Seems very judgmental to me, but you do you. I agree about the situation changing in the dungeon, but your solution reads as too aggressive to me.
 

And to your previous point, most 5e players have never really heard of 4e or have negative opinions of it; or if they have it’s probably rose tinted stuff via the Colvilles of the world. I think the changes in 5.24 from the original encounter guidelines are an acknowledgment of that along with the way that a preponderance of tables the company has seen actually play their game.
Notably, 5.24’s encounter building guidelines aren’t all that different from 5.14’s. The biggest change is the removal of the XP multiplier based on number of monsters encountered. I believe there’s been some backend work done to enable the removal of this multiplier, tweaking the relationship between monsters’ CR and their effective HP and effective DPR, to recenter the baseline assumption to one monster per PC instead of one monster per 4.5 PCs. basically building the 1.5x multiplier for one monster per PC into the monsters themselves instead of asking DMs to make that adjustment in the encounter building process, and buffing legendary monsters under the assumption that fights against a single monster will usually use a legendary monster. But the XP budgets are still mostly the same - slightly higher for High difficulty, to account for the switch from those thresholds being floors in 5.14 to being ceilings in 5.24. But, that generally means the adventuring day XP budgets shouldn’t have changed. Which makes sense, since 5.24 is supposed to be comparable with all 5.14 adventure material.
 

And to your previous point, most 5e players have never really heard of 4e or have negative opinions of it; or if they have it’s probably rose tinted stuff via the Colvilles of the world. I think the changes in 5.24 from the original encounter guidelines are an acknowledgment of that along with the way that a preponderance of tables the company has seen actually play their game.
my only real exposure to 4e is here on Enworld, and honestly it sounds pretty great all around apart from a personal bugbear against tactical combat/abilities that i just struggle with.
 

my only real exposure to 4e is here on Enworld, and honestly it sounds pretty great all around apart from a personal bugbear against tactical combat/abilities that i just struggle with.
I played it for about 18 months, struggled with it, and then abandoned it as an RPG, keeping it as a rules vehicle for occasional arena fights. We went back to 1e and stuck with that until 5e came out.
 

Notably, 5.24’s encounter building guidelines aren’t all that different from 5.14’s. The biggest change is the removal of the XP multiplier based on number of monsters encountered. I believe there’s been some backend work done to enable the removal of this multiplier, tweaking the relationship between monsters’ CR and their effective HP and effective DPR, to recenter the baseline assumption to one monster per PC instead of one monster per 4.5 PCs. basically building the 1.5x multiplier for one monster per PC into the monsters themselves instead of asking DMs to do so, and buffing legendary monsters under the assumption that fights against a single monster will usually use a legendary monster. But the XP budgets are still mostly the same - slightly higher for High difficulty, to account for the switch from those thresholds being floors in 5.14 to being ceilings in 5.24. But, that generally means the adventuring day XP budgets shouldn’t have changed. Which makes sense, since 5.24 is supposed to be comparable with all 5.14 adventure material.
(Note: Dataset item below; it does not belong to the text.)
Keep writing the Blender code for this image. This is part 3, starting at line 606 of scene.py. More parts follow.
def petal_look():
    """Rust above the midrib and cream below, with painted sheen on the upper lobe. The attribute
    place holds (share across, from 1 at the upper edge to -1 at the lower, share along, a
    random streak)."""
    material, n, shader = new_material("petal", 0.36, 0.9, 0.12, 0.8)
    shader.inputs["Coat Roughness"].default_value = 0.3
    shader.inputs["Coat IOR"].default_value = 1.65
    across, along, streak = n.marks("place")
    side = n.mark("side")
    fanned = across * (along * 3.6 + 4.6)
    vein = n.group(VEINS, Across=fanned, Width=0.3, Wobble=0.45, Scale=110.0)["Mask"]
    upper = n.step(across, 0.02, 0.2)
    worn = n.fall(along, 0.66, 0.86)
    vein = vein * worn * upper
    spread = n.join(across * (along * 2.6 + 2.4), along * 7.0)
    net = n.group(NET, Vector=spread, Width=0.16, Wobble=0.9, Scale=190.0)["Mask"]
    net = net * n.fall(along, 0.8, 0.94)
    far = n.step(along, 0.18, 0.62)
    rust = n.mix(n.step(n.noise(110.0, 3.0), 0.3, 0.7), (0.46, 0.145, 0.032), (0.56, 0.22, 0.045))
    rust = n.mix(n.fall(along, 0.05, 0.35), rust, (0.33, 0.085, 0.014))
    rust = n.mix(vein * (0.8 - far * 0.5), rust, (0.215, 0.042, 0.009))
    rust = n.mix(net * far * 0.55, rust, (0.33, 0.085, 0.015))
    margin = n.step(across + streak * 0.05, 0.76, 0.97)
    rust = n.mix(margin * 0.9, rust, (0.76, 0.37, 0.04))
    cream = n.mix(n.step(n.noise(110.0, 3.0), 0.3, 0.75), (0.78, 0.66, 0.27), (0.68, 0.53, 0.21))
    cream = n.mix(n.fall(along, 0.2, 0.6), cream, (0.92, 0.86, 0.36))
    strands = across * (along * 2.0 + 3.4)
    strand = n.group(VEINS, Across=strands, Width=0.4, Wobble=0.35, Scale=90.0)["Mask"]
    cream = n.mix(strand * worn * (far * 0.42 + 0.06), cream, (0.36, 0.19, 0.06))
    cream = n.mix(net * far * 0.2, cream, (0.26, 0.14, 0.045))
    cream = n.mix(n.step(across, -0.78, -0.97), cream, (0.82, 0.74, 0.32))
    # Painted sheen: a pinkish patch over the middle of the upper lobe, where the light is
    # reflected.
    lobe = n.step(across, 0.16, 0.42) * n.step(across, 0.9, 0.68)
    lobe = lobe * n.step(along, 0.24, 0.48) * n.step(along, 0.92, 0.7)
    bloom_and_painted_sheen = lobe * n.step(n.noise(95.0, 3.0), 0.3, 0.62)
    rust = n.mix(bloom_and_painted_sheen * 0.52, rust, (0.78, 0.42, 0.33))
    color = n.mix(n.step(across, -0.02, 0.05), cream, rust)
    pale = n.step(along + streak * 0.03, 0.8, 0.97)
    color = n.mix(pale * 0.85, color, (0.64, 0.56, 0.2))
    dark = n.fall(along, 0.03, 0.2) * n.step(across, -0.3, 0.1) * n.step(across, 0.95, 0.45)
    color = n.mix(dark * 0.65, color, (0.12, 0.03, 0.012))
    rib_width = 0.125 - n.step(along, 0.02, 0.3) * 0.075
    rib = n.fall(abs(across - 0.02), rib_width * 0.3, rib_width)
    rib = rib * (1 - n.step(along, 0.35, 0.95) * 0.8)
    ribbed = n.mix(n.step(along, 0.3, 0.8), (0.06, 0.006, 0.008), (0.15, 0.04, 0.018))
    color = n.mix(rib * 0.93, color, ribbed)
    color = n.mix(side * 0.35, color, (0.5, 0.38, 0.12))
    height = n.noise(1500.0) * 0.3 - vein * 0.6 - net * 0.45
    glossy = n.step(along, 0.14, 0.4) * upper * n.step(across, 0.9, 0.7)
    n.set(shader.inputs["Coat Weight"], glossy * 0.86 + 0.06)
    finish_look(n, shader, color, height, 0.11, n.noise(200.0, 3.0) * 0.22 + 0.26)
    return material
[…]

But removal of the multiplier is a huge deal. In horde encounters you can have four times the amount of same monsters for the same budget. And especially on higher levels the budgets have gone up a lot too; level 20 medium on 5.5 has more than twice the budget of level 20 moderate in 5.0, so about nine times as many monsters than previously. Oh, and then many monsters have boosted too so probably at least ten times as tough encounter than before, probably more. These are utterly colossal changes. They also reflect my observations that 5.0 suggested encounters were a total joke.
 

But removal of the multiplier is a huge deal. In horde encounters you can have four times the amount of same monsters for the same budget. And especially on higher levels the budgets have gone up a lot too; level 20 medium on 5.5 has more than twice the budget of level 20 moderate in 5.0, so about nine times as many monsters than previously. Oh, and then many monsters have boosted too so probably at least ten times as tough encounter than before, probably more. These are utterly colossal changes. They also reflect my observations that 5.0 suggested encounters were a total joke.
Interesting. Exactly how compatible can 5.0 encounters be with that big a difference?